I think you need to work out what exactly is bothering her?? I know is hard and you feel bad for her (probably more than most would) easier said than done but try not to. 
Are you sure there's nothing wrong with her that could make her act like this like she's not sick or anything??

Personally I'd go down the tough love route and let her get on with it. Peeing pooing chucking up will just be the motions she goes through to calm down.
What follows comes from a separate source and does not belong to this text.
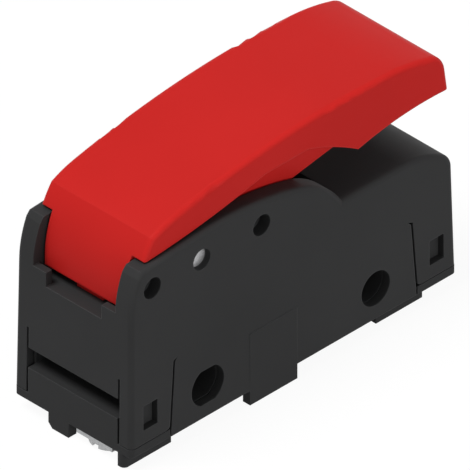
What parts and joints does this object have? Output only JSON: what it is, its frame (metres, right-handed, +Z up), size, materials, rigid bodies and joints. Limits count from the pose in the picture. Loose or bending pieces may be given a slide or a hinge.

Something will click and shell get over it. 

She may just be confused with everything I dunno but the poor baby probably thought you and your bloke weren't coming back did stuff with the crappy people then the bf went and saw her and left again then you bought her home I'm worn out just thinking about it!! I'd just let her get on with it (easy for me to say I know) and give her no choice let her strop and do not take it off or go home tip she behaves. 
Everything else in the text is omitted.